=== Description of the task ===
Check every line below for the word "limits" and show those that hold it.

=== Extracted records ===
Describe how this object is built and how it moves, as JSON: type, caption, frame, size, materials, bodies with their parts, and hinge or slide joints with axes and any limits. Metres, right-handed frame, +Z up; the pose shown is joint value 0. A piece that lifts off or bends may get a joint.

* * *

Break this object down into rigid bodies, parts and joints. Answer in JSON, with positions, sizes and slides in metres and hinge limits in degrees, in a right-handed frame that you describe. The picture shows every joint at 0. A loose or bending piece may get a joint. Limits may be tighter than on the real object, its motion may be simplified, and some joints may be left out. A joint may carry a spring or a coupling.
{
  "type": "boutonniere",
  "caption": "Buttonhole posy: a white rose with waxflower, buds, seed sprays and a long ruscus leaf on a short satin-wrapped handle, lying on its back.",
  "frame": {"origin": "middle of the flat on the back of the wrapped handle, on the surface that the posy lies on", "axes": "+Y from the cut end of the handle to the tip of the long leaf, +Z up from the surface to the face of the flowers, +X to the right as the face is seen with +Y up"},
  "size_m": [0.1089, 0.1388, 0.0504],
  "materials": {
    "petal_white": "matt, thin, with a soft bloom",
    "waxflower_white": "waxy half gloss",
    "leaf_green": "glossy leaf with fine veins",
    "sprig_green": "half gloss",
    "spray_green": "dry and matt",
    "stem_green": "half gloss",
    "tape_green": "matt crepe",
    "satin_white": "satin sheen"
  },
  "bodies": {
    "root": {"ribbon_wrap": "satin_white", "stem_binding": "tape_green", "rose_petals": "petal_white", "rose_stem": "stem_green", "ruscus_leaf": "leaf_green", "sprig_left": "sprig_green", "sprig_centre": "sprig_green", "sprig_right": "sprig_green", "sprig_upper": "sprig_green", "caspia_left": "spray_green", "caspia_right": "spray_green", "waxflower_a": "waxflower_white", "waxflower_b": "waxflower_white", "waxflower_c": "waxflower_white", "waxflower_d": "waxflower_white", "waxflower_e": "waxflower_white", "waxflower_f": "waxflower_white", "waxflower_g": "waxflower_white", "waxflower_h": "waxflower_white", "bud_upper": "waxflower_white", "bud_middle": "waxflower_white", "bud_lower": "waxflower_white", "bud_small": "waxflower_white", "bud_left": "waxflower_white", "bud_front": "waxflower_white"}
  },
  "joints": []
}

...

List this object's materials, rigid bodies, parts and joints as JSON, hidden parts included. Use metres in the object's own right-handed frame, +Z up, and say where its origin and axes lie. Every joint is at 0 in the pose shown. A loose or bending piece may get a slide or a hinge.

=== Response below ===
Describe how this object is built and how it moves, as JSON: type, caption, frame, size, materials, bodies with their parts, and hinge or slide joints with axes and any limits. Metres, right-handed frame, +Z up; the pose shown is joint value 0. A piece that lifts off or bends may get a joint.
Break this object down into rigid bodies, parts and joints. Answer in JSON, with positions, sizes and slides in metres and hinge limits in degrees, in a right-handed frame that you describe. The picture shows every joint at 0. A loose or bending piece may get a joint. Limits may be tighter than on the real object, its motion may be simplified, and some joints may be left out. A joint may carry a spring or a coupling.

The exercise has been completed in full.